Two divided human populations deal with climate change and hurricanes that have flooded the coasts, creating swamps. Resources and food are scarce. Thousands of animal species have died off.

The question he wants ask here is “what is a species worth?” Mitchell said. “Then the question became, how far could would you go to protect a species? And how far could a young person go?”

Kiri, Mitchell’s 11-year-old protagonist, discovers a panther long thought to be extinct. The discovery touches off a new wave of conflict where each human group has different goals.

Middle grade fiction is for readers discovering who they are and how they fit into the world. Decades ago, environmental themes used to pit main characters against nature to survive. There were small problems to solve, and the people in the stories weren’t given much power to do it.

Today’s generation has grown up with climate change and developed different sensibilities, Mitchell said.
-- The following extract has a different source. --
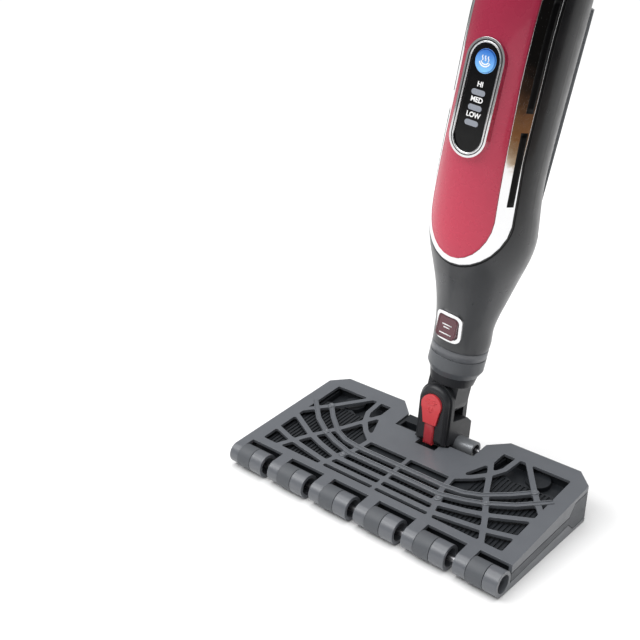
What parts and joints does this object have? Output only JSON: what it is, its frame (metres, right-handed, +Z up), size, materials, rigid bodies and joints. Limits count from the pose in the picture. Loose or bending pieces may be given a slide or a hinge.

They want to see problem solving and solutions.

“It makes sense that what they’re looking for, and I think what maybe writers are looking for, is stories that then move beyond that apocalypse. And say, ‘How do we take a really difficult situation but also find a way to turn it into something good,’” Mitchell said.

In this new wave of environmental fiction for young readers, authors aren’t investing a lot of time and energy in creating villains. Instead, there’s simply a web of complicated problems where decision making involves weighing trade-offs.

Juvenile fiction author Todd Mitchell’s bookshelf in his Fort Collins office. “I’m starting to see this emerging trend of books for young people that are trying to represent environmental problems realistically, but at the same time have narratives of hope and agency.”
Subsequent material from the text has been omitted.